Altuğ, “Borsaya açılan, halka arz olan şirketler sık sık gündeme geliyor. Fakat halka açılan şirketler değil şirketin hissedarlarıdır. Dolayısıyla borsada, hisse senetlerini değerlenmesi veya düşmesi, şirketleri fazla etkilemez. Borsadaki işlemler nedeniyle şirketler değil ortakları kâr veya zarar eder. Küçük yatırımcılara da finans piyasasında kuş denir. Kuşlar gelir, borsada bir güzel avlanır. Magazin değerinden dolayı haberlerde sürekli borsanın inip çıkması var. Ancak asıl önemli olan, emek piyasasıdır, üretim sektörüdür. Gündemin üretime yönelmesi gerekiyor. Ekonominin iki yanı var. Birinci yan üretim, somuttur. Metredir, kilodur, adettir. İkinci yan da parasal yan da soyuttur. Somut şeylerle uğraşmayı sevmiyoruz!" dedi.
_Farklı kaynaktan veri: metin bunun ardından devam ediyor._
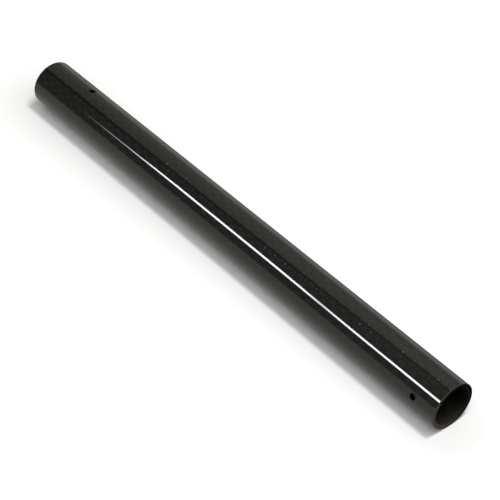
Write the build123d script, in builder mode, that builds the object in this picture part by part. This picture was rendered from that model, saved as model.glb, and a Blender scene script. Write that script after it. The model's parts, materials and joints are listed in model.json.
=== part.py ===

“Bizde ekonomik açıdan tek partili bir sistem var." mesajı veren Aktuğ, "Çikolata fabrikasına benziyor. Üreetilen çikolatanın biri kırmızı ambalajlı, biri yeşil, biri beyaz. Hangisini alırsan al, aynı fabrika kazanıyor. Tek partili sistem. Demokrasimiz de parası olanların demokrasisi. Halksız bir demokrasi. Borsadan önemli konularımız var. Örneğin, sendikalaşmayı konuşmak lazım. İşçilerin yüzde kaçı sendikalı? Sendikalaşma neden böyle düşük? İşçiler, sendikalardaki yolsuzluklardan dolayı mı sendikalı olmaktan kaçıyor? Bunlar asıl önemli olan.” ifadelerini kullandı.

DOĞRU KULLANILIRSA KAYNAK OLUŞTURUR

Pay piyasası doğru kullanıldığı takdirde Türkiye ekonomisinde şirketlerinin kaynak bulması gerekli bir mekanizma olduğunu iddia eden analist Evren Devrim Zelyut ise şunları aktardı: “Borsa kesinlikle bir kumarhane, rant sağlama aracı değildir. Gelişmiş ekonomilerde, KOBİ'lere bankaya gitmeden sıfır faizli kredi bulma adına kullanılan bir metottur. Lakin Türkiye'de ne yazık ki borsanın ana fonksiyonunu olan, ekonomiye kaynak tahsis etme fonksiyonunu tam tesis edemedik. Buna bağlı olarak sıkıntılar oluştu. Bu ‘Borsadan vazgeçmeliyiz.’ demek değil. Borsada yaşadığımız son düşüşlerin nedeni de jeopolitik baskılar ve 4.500’den başlayan yükselişin 8.500 kadar gelerek çok ciddi bir kâr yazması. Gayet doğaldır ki hiçbir kıymetin değeri sonsuza kadar artmaz. Kâr satışları görülebilir. Bu da sağlıklı bir piyasa için gerekli bir durum.”

Evren Devrim Zelyut

‘ENFLASYONİST ORTAMDA ÖNEMLİ ALTERNATİF’

Yüksek enflasyon döneminde hem şirketler hem de vatandaşlar için önemli bir kaynak temin aracı olduğunu belirten Zelyut, şöyle konuştu:

“Yapılan halka arzların bazı insanları mağdur etmesinden bahsediliyor ama bu arzlarla aynı zamanda şirketlere kaynak da temin ediliyor. Şirketler, bankalara çok yüksek faizlerle borçlansalar daha mı iyi olur? Elbette halka arzlarda sıkıntılarımız var. Ancak Türkiye'deki finansal sistem, düşe kalka bu zorlukları aşacak ve şirketlerimize bankalara gitmeden kaynak temin ettirecektir. Ne yazık ki yüksek enflasyon ortamında faturayı halkımız ödüyor. Şirketler amiyane tabirle, zam yaparak girdi maliyetlerinden yırtıyorlar. Dolar yukarı giderken dolar bazında şirketlerin değeri ucuzluyor ve alınması daha avantajlı hale geliyor. Bu iki gerekçe borsayı önemli bir alternatif haline getiriyor. ‘Borsaya gir’ demek doğru bir ifade değil. ‘Hangi şirkete ve ne zaman gireceksiniz?’ Önemli olan bu. Yatırımcı, bu iki koşula dikkat ederse enflasyonun altında kalan tasarruflarını korur. Hatta enflasyonun üstünde bir getiri sağlar. Ulusal ekonomiye de destek olmuş olur. Neticede şirketlere bir kaynak aktarımı olur. Ben 2028’e kadar enflasyonist sürecin devam edeceğini değerlendiriyorum. Ne yazık ki halk ezilecek. Halkı kim eziyor? İSO 500 eziyor. Şirketler enflasyondan etkilenmiyor. Bu şirketlere ortak olup, en azından enflasyonun baskısı azaltılabilir.”